Though this poem may not be true, it sure has ruffled a few feathers! It really rubbed me the wrong way. I really hope that's really not how you think because that's self-destructive and borderline sociopathic. Just--just no, man. Don't say things like that. Also, don't think I'm flaming you, it's just a very touchy situation...
As for the poem, I can't say it's well written or not. It's very back-and-forth and confusing to the reader. I don't say many people can relate to this. Not only that, but you seem to contradict yourself a little...maybe you're feeling ambivalent, though not portrayed well at all; you don't give two feelings without a "but" in between it. Actually, it's hard to find your emotion in it at all.

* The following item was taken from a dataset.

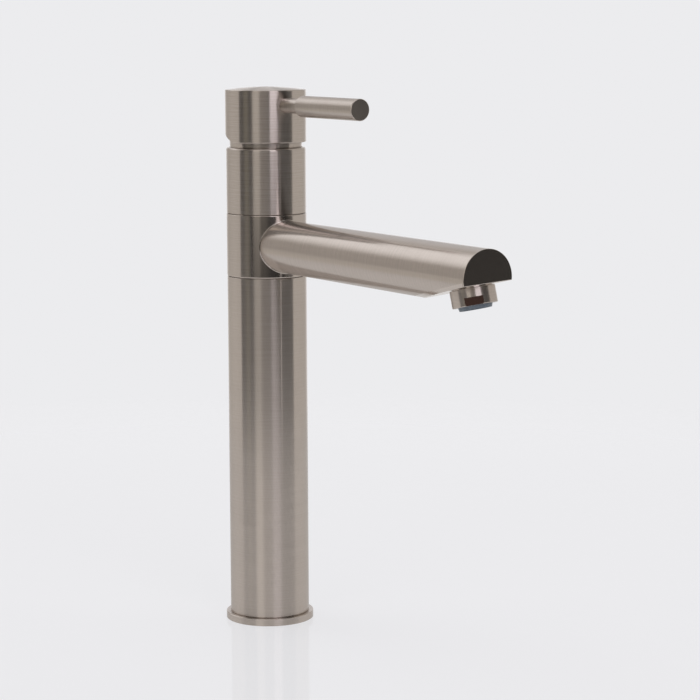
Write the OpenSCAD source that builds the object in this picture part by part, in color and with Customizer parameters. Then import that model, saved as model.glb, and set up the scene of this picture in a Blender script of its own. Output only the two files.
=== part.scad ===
// Single-lever kitchen mixer tap on a round column, with a level swivelling spout.
// All sizes are millimetres. The origin is the middle of the underside of the foot,
// +Z points up the column, and at rest the spout and the lever both point towards -Y.

/* [Base] */
// Outer diameter of the base ring
ring_d = 51; // [50:0.5:60]
// Thickness of the base ring
ring_h = 4.1; // [3.5:0.1:8]
// Height of the inlet block inside the foot of the column
block_h = 36; // [32:1:60]

/* [Column] */
// Outer diameter of the column
column_d = 46; // [46:0.1:48]
// Wall of the column tube
column_wall = 2; // [1.5:0.1:2.2]
// Height of the joint between the column and the spout collar
column_top = 202.5; // [140:0.5:260]

/* [Spout] */
// Height of the collar that carries the spout
collar_h = 36.2; // [36:0.2:44]
// Outer diameter of that collar
collar_d = 46.2; // [46:0.1:48]
// Outer diameter of the spout tube
spout_d = 30; // [28:0.5:32]
// Wall of the spout tube and of the plates that close it
spout_wall = 1.5; // [1:0.1:2]
// Reach of the spout, from the column's axis to its end face
spout_reach = 219.6; // [160:0.2:260]
// Slope of the cut under the spout's mouth
mouth_angle = 13; // [10:0.5:16]
// How far under the tube's axis the cut meets the end face
mouth_drop = 2.5; // [1:0.1:5]
// How far the tube stands turned about its own axis on the collar
spout_roll = 3.5; // [-5:0.5:5]

/* [Aerator] */
// Outer diameter of the aerator shell
aerator_d = 23.6; // [23.4:0.1:25]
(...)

That ambivalence brings us to mood, or rather lack of. Your mood is hard to decifer, so it's difficult to connect with what you're saying. You don't seem to be very sorry about it, but more matter-of-fact. You're just stating fact after fact and not caring for the subject matter though you claim to. Again, sociopathic XD. It's just...a very difficult poem to unfold and not in a good "oh how mysterious," etc etc.
Even so, you are really good at bringing about an interesting, contraversial subject. Drawing the reader's emotions you're good at, which is really interesting since you're not good at displaying your own. I'd say that's the only thing you need to work on...your mood, tone, and word-choice. They all kinda go hand-in-hand, though, so no worries!